Figure 2. Two mul4 Operations on Input Data x0 and x1

Figure 3. Two mac4 Operations on Input Data x₂ and x₃

Figure 4. Two mac4 Operations on Input Data x₄ and x₅

Figure 5. Two mac4 Operations on Input Data x₆ and x₇

The following figure is a timing diagram of the inner loop of the bf8x8_fst kernel. Before the loop, registers bufa and bufb are initialized with the first half of coefficients {h0, h1, …, h31}. One column of input data {x0, x1, … x7} is loaded into the register dat. During the first four clock cycles of the loop, in parallel to the MAC operations on the first half of coefficients, the second half is read into the registers. At clock cycle 7, {y0, y1, y2, y3} are computed and sent to the next AI Engine via the cascading bus, followed by {y4, y5, y6, y7}. From clock cycle 9 to 16, the computation of the next 8 data is performed in reverse order; the MAC operations start from the second half of the coefficients already available in the registers, and then the first half is loaded at cycle 13 and 14. The inner loop takes 16 clock cycles, during which 16 mul4/mac4 operations, 10 memory loads, and four cascading bus pushes are executed in parallel.

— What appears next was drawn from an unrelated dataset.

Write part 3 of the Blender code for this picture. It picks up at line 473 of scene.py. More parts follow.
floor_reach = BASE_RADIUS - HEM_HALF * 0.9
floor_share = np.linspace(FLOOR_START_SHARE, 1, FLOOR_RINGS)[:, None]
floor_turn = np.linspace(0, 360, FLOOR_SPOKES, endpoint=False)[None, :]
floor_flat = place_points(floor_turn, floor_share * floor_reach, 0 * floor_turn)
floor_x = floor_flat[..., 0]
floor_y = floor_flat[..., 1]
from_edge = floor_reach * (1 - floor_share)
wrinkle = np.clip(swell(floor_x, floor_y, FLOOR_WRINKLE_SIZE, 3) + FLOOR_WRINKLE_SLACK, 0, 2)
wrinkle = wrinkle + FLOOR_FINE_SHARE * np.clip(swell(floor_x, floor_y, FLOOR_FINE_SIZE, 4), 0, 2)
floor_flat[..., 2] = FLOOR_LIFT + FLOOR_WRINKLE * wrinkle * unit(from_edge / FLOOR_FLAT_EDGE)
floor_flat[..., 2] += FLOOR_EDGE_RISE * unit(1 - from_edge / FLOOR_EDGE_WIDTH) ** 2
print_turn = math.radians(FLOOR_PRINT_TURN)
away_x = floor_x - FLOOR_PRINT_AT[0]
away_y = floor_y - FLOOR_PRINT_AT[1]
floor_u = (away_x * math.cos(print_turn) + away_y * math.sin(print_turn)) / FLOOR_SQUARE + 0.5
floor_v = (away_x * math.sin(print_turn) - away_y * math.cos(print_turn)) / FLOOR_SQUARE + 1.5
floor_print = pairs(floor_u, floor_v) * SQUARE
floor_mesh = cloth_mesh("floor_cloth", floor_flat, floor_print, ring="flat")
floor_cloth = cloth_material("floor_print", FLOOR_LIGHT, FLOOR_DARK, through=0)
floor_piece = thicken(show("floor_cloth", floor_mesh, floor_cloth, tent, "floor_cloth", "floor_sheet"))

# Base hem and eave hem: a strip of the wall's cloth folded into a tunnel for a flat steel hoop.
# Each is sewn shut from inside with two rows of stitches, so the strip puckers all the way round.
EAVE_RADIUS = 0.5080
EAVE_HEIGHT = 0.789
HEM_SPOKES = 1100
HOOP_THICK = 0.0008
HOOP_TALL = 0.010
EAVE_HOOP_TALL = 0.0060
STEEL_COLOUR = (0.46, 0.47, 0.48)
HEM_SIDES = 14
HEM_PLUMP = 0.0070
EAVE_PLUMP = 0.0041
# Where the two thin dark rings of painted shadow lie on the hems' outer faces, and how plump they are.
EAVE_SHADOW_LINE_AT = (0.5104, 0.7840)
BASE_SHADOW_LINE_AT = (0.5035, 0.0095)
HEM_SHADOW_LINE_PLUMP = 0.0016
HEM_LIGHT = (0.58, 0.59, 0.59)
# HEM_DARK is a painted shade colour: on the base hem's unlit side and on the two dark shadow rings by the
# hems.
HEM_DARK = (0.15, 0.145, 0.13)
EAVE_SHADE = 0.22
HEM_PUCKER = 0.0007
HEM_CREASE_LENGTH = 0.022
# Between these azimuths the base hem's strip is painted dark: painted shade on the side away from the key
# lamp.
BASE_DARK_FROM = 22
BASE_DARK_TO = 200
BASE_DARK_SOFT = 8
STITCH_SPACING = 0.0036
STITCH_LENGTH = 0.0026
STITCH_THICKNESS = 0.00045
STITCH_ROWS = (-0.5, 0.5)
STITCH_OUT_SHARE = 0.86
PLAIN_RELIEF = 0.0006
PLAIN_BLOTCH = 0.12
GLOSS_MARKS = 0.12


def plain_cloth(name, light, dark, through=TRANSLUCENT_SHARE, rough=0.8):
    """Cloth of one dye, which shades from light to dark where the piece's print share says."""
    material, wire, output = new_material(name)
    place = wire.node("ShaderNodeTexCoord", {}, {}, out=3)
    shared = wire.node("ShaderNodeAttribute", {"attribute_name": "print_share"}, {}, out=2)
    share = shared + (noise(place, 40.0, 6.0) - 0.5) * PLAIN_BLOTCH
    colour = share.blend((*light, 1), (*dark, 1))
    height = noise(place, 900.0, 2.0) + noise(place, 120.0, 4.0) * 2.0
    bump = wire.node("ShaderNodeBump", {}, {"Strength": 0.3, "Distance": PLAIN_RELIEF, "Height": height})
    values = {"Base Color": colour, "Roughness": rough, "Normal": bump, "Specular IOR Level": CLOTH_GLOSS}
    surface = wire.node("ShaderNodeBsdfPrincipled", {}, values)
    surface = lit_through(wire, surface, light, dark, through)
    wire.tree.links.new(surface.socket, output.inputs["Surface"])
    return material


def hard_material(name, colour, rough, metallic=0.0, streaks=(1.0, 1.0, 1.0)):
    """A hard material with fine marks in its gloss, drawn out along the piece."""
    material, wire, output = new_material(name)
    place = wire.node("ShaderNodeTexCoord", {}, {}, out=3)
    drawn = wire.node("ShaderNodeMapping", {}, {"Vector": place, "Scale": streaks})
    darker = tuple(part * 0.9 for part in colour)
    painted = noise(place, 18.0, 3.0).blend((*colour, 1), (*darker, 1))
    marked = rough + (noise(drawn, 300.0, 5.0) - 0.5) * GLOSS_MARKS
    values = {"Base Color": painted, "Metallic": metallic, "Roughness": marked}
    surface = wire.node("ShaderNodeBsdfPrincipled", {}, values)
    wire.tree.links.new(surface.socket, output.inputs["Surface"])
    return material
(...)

The vector processor is fully occupied without any idle cycle. For L subcarriers, the inner loop runs for L/2 iterations.

Figure 6. Timing Diagram of Inner Loop of bf8x8_fst Kernel

The kernel bf8x8_mid reads the partial summation from the previous AI Engine before starting the first MAC operation. In the following C code, the intrinsic get_scd() loads the data on the cascading bus into an accumulation register, and the intrinsic mac4() resumes the accumulation without wasting any clock cycles.

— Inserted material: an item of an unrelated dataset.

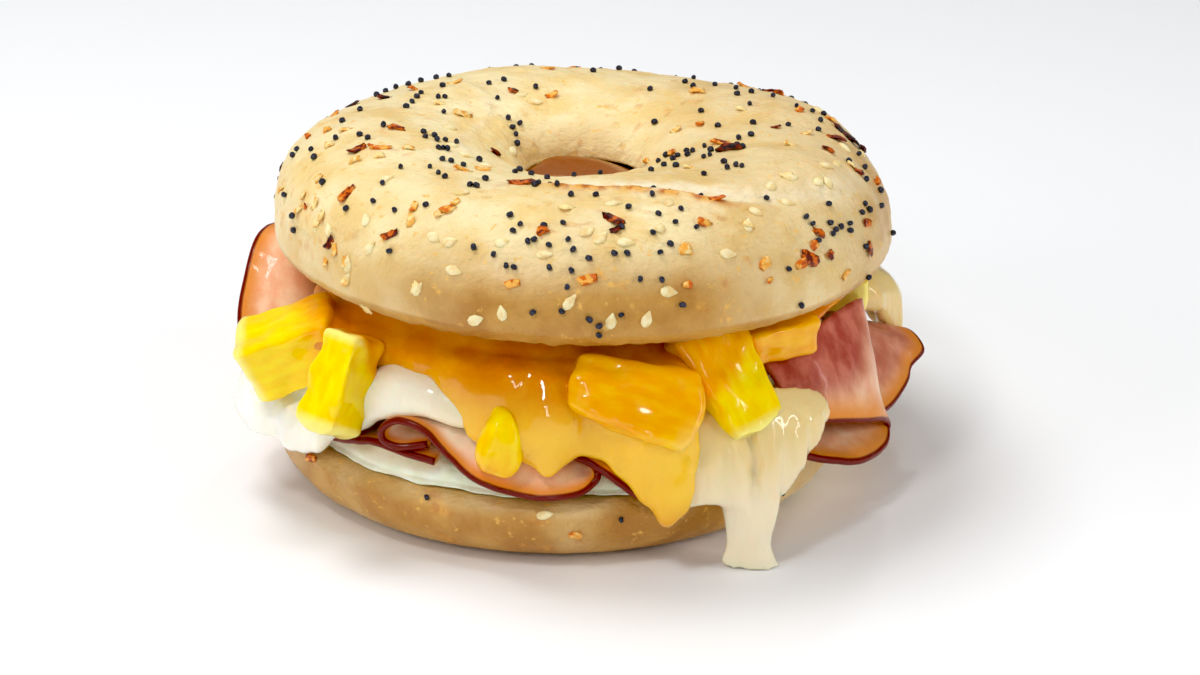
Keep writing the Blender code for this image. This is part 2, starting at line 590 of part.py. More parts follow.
def seed_shape(kind, draw):
    """One topping in millimetres, lying along +X with +Z up from the crust."""
    bm = bmesh.new()
    if kind == "onion":
        bmesh.ops.create_cube(bm, size=1.0)
        long = draw.uniform(2.8, 4.6)
        wide = draw.uniform(1.8, 3.0)
        thick = draw.uniform(1.1, 1.5)
        for v in bm.verts:
            torn = v.co + Vector([draw.uniform(-0.16, 0.16) for _ in range(3)])
            v.co = Vector((torn.x * long, torn.y * wide, torn.z * thick))
        return bm, thick
    bmesh.ops.create_icosphere(bm, subdivisions=1, radius=0.5)
    if kind == "sesame":
        long = draw.uniform(2.8, 3.4)
        wide = draw.uniform(1.8, 2.2)
        thick = 1.1
        for v in bm.verts:
            point = 1.0 - 0.75 * max(0.0, v.co.x)
            v.co = Vector((v.co.x * long, v.co.y * wide * point, v.co.z * thick))
        return bm, thick
    size = draw.uniform(1.15, 1.45)
    for v in bm.verts:
        v.co = Vector((v.co.x * size, v.co.y * size * 0.9, v.co.z * size * 0.85))
    return bm, size * 0.85


def scatter(host, counts, low, high, clear, seed):
    """Places on a crust for toppings, the largest first: kind, point and outward direction, in metres."""
    crust = surface_of(host)
    draw = random.Random(seed)
    taken = []
    for kind, count, reach in counts:
        placed = tries = 0
        while placed < count and tries < 6000:
            tries += 1
            bearing = draw.uniform(0, 360)
            radius = math.sqrt(draw.uniform(low**2, high**2))
            above = polar(bearing, min(radius, high - 0.4), 60) * MM
            aim = Vector((0, 0, -1))
            if radius > high - 2.5:
                above = polar(bearing, high + 30, draw.uniform(*clear)) * MM
                aim = (polar(bearing, 0, 0) - polar(bearing, 1, 0)).normalized()
            hit, normal, _, _ = crust.ray_cast(above, aim)
            if hit is None or normal.z < -0.15:
                continue
            if any((hit - p).length < (reach + r) * MM for p, r in taken):
                continue
            taken.append((hit, reach))
            placed += 1
            yield kind, hit, normal, draw


def fuse_toppings(host, counts, low, high, clear, seed):
    """Presses seeds and flakes into the crust and joins them to it as one solid."""
    group = bpy.data.collections.new("toppings_on_" + host.name)
    bpy.context.scene.collection.children.link(group)
    places = scatter(host, counts, low, high, clear, seed)
    for number, (kind, hit, normal, draw) in enumerate(places):
        bm, thick = seed_shape(kind, draw)
        turn = normal.to_track_quat("Z", "Y").to_matrix().to_4x4()
        spin = Matrix.Rotation(draw.uniform(0, 2 * math.pi), 4, "Z")
        lift = Matrix.Translation((0, 0, thick * (0.5 - SEED_SHARE_BURIED)))
        place = Matrix.Translation(hit / MM) @ turn @ spin @ lift
        bmesh.ops.transform(bm, matrix=place, verts=bm.verts)
        new_object(f"topping_{number}", bm, group)
    join = host.modifiers.new("toppings", "BOOLEAN")
    join.operation = "UNION"
    join.operand_type = "COLLECTION"
    join.collection = group
    join.solver = "MANIFOLD"
    apply_modifiers(host)
    for topping in list(group.objects):
        bpy.data.objects.remove(topping)
    bpy.data.collections.remove(group)
    keep_largest(host)
    lighten(host, longest=1.0, flat=3.0, tiny=0.08)


def tear_cutter(lid, cutters):
    """A thin bead along the tear, which cuts a shallow groove."""
    crust = surface_of(lid)
    points = [polar(b, s, 40) for b, s in TEAR]
    curve = bpy.data.curves.new("tear_bead", "CURVE")
    curve.dimensions = "3D"
    curve.bevel_depth = TEAR_HALF_WIDTH * MM
    curve.bevel_resolution = 0
    curve.use_fill_caps = True
    line = curve.splines.new("POLY")
    line.points.add(TEAR_STEPS)
    for k in range(TEAR_STEPS + 1):
        above = catmull(points, k / TEAR_STEPS) * MM
        hit, _, _, _ = crust.ray_cast(above, Vector((0, 0, -1)))
        line.points[k].co = (*(hit + Vector((0, 0, TEAR_LIFT * MM))), 1.0)
    tube = bpy.data.objects.new("tear_tube", curve)
    cutters.objects.link(tube)
    graph = bpy.context.evaluated_depsgraph_get()
    mesh = bpy.data.meshes.new_from_object(tube.evaluated_get(graph))
    bpy.data.objects.remove(tube)
    bm = bmesh.new()
    bm.from_mesh(mesh)
    bmesh.ops.remove_doubles(bm, verts=bm.verts, dist=1e-6)
    bmesh.ops.recalc_face_normals(bm, faces=bm.faces)
    bm.to_mesh(mesh)
    bm.free()
    made = bpy.data.objects.new("tear_cutter", mesh)
    made.hide_render = True
    made.display_type = "WIRE"
    cutters.objects.link(made)
    return made


def make_lid(part, cutters):
    """The seeded top half, with its torn crust."""
    lid = turned("bagel_top", lid_profile(), 46, part, "crust")
    lump(lid, *LID_LUMPS, 1)
    raise_sides(lid)
    solve(lid, tear_cutter(lid, cutters), "DIFFERENCE")
    fuse_toppings(lid, LID_TOPPINGS, *LID_TOPPED, 5)
    lid.data.transform(lid_place())
    return lid


def make_heel(part):
    """The bottom half, with the few seeds that show on its side."""
    heel = turned("bagel_bottom", heel_profile(), 42, part, "crust")
    lump(heel, *HEEL_LUMPS, 2)
    flatten_above(heel, HEEL_HEIGHT - 0.8, HEEL_HEIGHT)
    fuse_toppings(heel, HEEL_TOPPINGS, *HEEL_TOPPED, 11)
    return heel


def flatten_above(obj, low, high):
    """Puts the points of a cut face back on its plane."""
    for v in obj.data.vertices:
        if v.co.z > low * MM:
            v.co.z = high * MM
    obj.data.update()


def make_cream(part):
    """Cream cheese spread on the heel, with an uneven edge and no cover over the hole."""
    profile = [
        (47.6, HEEL_HEIGHT + 1.4), (46.8, HEEL_HEIGHT + GAP), (31.0, HEEL_HEIGHT + GAP),
        (15.6, HEEL_HEIGHT + GAP), (14.6, CREAM_TOP - 1.6), (16.4, CREAM_TOP), (31.0, CREAM_TOP),
        (43.5, CREAM_TOP), (46.4, CREAM_TOP - 0.9),
    ]
    cream = turned("cream_cheese", profile, 34, part, "cream_cheese")
    for v in cream.data.vertices:
        at = v.co / MM
        radius = math.hypot(at.x, at.y)
        if radius > 38:
            push = noise.noise(Vector((at.x / 11, at.y / 11, 3.0))) * 1.1
            v.co.x *= 1 + push / radius
            v.co.y *= 1 + push / radius
    return cream


def make_ham(part):
    """A folded stack in the middle and the slices that come out of it on every side."""
    profile = [
        (HAM_STACK_RADIUS + 0.8, 22.6), (HAM_STACK_RADIUS - 0.4, 20.6), (HAM_STACK_RADIUS + 0.6, 18.6),
        (HAM_STACK_RADIUS - 0.6, CREAM_TOP + GAP), (1.0, CREAM_TOP + GAP), (1.0, HAM_STACK_TOP),
        (HAM_STACK_RADIUS - 0.8, HAM_STACK_TOP),
    ]
    stack = turned_disc("ham_stack", profile, 24, part, "ham")
    rim_radius, rim_sway, rim_height, rim_wave = BACK_HAM_RIM
    middle_radius, middle_height, middle_wave = BACK_HAM_MIDDLE
    back = []
    for k in range(BACK_HAM_STEPS + 1):
        share = k / BACK_HAM_STEPS
        bearing = BACK_HAM_FROM + (BACK_HAM_TO - BACK_HAM_FROM) * share
        turn = BACK_HAM_WAVES * 2 * math.pi * share
        up = math.sin(turn)
        rim = polar(bearing, rim_radius + rim_sway * math.cos(turn), rim_height + rim_wave * up)
        middle = polar(bearing, middle_radius, middle_height + middle_wave * up)
        back.append([rim, middle, polar(bearing, *BACK_HAM_ROOT)])
    slices = {
        "ham_left": (HAM_LEFT, 20, 4),
        "ham_front": (HAM_FRONT, 24, 3),
        "ham_front_right": (HAM_FRONT_RIGHT, 12, 3),
        "ham_right_fold": (HAM_RIGHT_FOLD, 18, 4),
        "ham_right_back": (HAM_RIGHT_BACK, 16, 3),
        "ham_back": (back, 27, 2),
    }
    made = []
    for name, (net, along, across) in slices.items():
        made.append(plate(name, net, HAM_THICKNESS, along, across, part, "ham"))
    return stack, made


def turned_disc(name, profile, steps, collection, finish):
    """A turned disc: the profile's two points at radius 1 are drawn to the axis."""
    disc = turned(name, profile, steps, collection, finish)
    bm = bmesh.new()
    bm.from_mesh(disc.data)
    inner = [v for v in bm.verts if math.hypot(v.co.x, v.co.y) < 1.5 * MM]
    walls = {f for v in inner for f in v.link_faces if all(w in inner for w in f.verts)}
    bmesh.ops.delete(bm, geom=list(walls), context="FACES")
    bmesh.ops.holes_fill(bm, edges=[e for e in bm.edges if e.is_boundary])
    bmesh.ops.recalc_face_normals(bm, faces=bm.faces)
    bm.to_mesh(disc.data)
    bm.free()
    return disc


def make_white(part, cutters):
    """The melted white slice, the lobe over the right-hand ham and the strand down to the table."""
    heights = (WHITE_MIDDLE, WHITE_UNDER, CHEESE_THICKNESS)
    white = melted_sheet("white_cheese", WHITE_EDGE, *heights, part, "white_cheese")
    lobe_net = [[polar(b, s, z) for s, z in places] for b, places in WHITE_LOBE]
    lobe = plate("lobe", lobe_net, LOBE_THICKNESS, 8, 5, cutters, None)
    drip = stacked("drip", DRIP, 12, cutters, None)
    for extra in (lobe, drip):
        solve(white, extra, "UNION")
        bpy.data.objects.remove(extra)
    return white


def make_cheddar(part):
    """The melted cheddar: it fills the lid's hollow and runs down the front in two drips."""
    heights = (CHEDDAR_MIDDLE, CHEDDAR_UNDER, CHEESE_THICKNESS)
    return melted_sheet("cheddar_cheese", CHEDDAR_EDGE, *heights, part, "cheddar", CHEDDAR_CROWN)


def centre_on_table(nodes):
    """Moves the whole so that the middle of its box is at x = 0 and y = 0, and its foot at z = 0."""
    corners = np.array([v.co for node in nodes for v in node.data.vertices])
    low, high = corners.min(0), corners.max(0)
    shift = Matrix.Translation((-(low[0] + high[0]) / 2, -(low[1] + high[1]) / 2, -low[2]))
    for node in nodes:
        node.data.transform(shift)


def main():
    for obj in list(bpy.data.objects):
        bpy.data.objects.remove(obj)
    part = bpy.data.collections.new("bagel_sandwich")
    cutters = bpy.data.collections.new("cutters")
    for group in (part, cutters):
        bpy.context.scene.collection.children.link(group)

    heel = make_heel(part)
    lid = make_lid(part, cutters)
    cream = make_cream(part)
    stack, ham = make_ham(part)
    white = make_white(part, cutters)
    cheddar = make_cheddar(part)
    fruit = [pineapple_piece(f"pineapple_{k + 1}", spec, part) for k, spec in enumerate(PINEAPPLE)]

    left, front, front_right, right_fold, right_back, back = ham
    make_room(front_right, [front], cutters)
    make_room(right_back, [right_fold], cutters)
    make_room(back, [left, right_back], cutters)
    make_room(left, [front], cutters)
    make_room(right_fold, [front_right], cutters)
    for slice_ in ham:
        make_room(slice_, [stack, cream], cutters)
    for slice_ in ham:
        make_room(slice_, fruit, cutters)
        lighten(slice_)
    make_room(fruit[4], [fruit[3]], cutters)
    make_room(white, [*fruit, *ham, stack], cutters)
    lighten(white)
    make_room(cheddar, [white, *fruit, *ham], cutters)
    lighten(cheddar, flat=4.0)

    nodes = [heel, lid, cream, stack, *ham, white, cheddar, *fruit]
    centre_on_table(nodes)
    for node in nodes:
        node.data.shade_smooth()
        node.data.set_sharp_from_angle(angle=math.radians(40))


main()
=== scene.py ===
# %% [markdown]
# # A bagel sandwich, dressed layer by layer
#
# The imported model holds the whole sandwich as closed, light solids. This lesson gives each layer its
# real surface: crust with seeds, spread cheese, folded ham, melted cheese and wet fruit. A finer piece
# of the same form stands for each solid, so nothing changes place or size. We load the solids and
# keep their box, to compare it with ours at the end.

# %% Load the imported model
import json
import math
import random

import bmesh
import bpy
import numpy as np
from mathutils import Euler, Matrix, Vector, noise
from mathutils.bvhtree import BVHTree

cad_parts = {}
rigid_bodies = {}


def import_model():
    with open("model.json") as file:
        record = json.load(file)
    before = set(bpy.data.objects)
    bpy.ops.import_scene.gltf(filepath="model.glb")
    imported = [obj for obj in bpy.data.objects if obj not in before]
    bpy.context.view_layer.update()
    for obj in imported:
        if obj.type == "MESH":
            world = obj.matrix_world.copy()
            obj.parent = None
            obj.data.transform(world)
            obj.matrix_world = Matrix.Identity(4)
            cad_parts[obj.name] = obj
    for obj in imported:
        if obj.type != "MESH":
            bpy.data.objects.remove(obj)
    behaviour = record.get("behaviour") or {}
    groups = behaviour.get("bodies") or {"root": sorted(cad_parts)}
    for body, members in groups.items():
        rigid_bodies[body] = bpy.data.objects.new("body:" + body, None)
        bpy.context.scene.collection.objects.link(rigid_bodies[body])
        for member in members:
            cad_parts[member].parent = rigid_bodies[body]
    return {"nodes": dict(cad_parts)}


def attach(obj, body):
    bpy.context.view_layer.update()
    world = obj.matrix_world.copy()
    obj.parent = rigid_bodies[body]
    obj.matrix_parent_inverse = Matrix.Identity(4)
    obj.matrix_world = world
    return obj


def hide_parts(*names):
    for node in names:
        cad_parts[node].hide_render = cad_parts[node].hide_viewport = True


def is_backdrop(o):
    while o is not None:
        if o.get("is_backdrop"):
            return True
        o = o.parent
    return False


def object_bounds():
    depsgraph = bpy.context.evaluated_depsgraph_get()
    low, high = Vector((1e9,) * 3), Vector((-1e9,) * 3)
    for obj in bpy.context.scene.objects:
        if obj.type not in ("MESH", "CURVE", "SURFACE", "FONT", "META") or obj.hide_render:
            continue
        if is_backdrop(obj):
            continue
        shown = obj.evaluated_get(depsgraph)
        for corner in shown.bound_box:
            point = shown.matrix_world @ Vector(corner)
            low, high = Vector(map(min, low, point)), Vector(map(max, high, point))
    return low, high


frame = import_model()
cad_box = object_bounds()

MM = 0.001
print("box of the solids", cad_box)

# %% [markdown]
# All sizes are in millimetres, measured from the middle of the bottom half, because the bagel was
# turned round that point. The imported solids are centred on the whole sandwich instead. The flat foot
# of the bottom half is a true circle, so the middle of its box tells us where our zero lies.

# %% Where the middle of the bottom half is
ON_THE_TABLE = 0.01 * MM  # points lower than this belong to the foot
heel_points = [v.co for v in frame["nodes"]["bagel_bottom"].data.vertices]
foot = np.array([co for co in heel_points if co.z < ON_THE_TABLE])
HEEL_MIDDLE = (foot.min(0) + foot.max(0)) / 2
print("middle of the bottom half, mm", (HEEL_MIDDLE / MM).round(3))

# %% [markdown]
# Every piece is made the same way: a mesh from points in millimetres, which also carries a number or a
# vector at each point for its finish to read. Each then rides on the sandwich's one body, and the solid
# that it stands for is hidden.

# %% Helpers that make and dress a piece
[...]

acca = mac4(getc_scd(), bufa, 0, 0x3210, 8, dat, 0, 0x0000, 1); 
accb = mac4(getc_scd(), bufa, 4, 0x3210, 8, dat, 0, 0x0000, 1);

The kernel bf8x8_lst writes the final computation result into local memory. The vector {y0, y1, …, y7} is 256 bits can be written into memory in one clock cycle if the data come from a 768-bit 8-lane accumulation register. Because every mac4 operation only updates four lanes, the intrinsics ext_lo, ext_hi, upd_lo, and upd_hi are needed. The first four instructions of the loop are shown in the following for comparison with those of other kernels:

acc = upd_lo(acc, mac4(getc_scd(),  bufa, 0, 0x3210, 8, dat, 0,0x0000, 1));
acc = upd_hi(acc, mac4(getc_scd(),  bufa, 4, 0x3210, 8, dat, 0,0x0000, 1));
acc = upd_lo(acc, mac4(ext_lo(acc), bufb, 0, 0x3210, 8, dat, 2,0x0000, 1));
acc = upd_hi(acc, mac4(ext_hi(acc), bufb, 4, 0x3210, 8, dat, 2,0x0000, 1));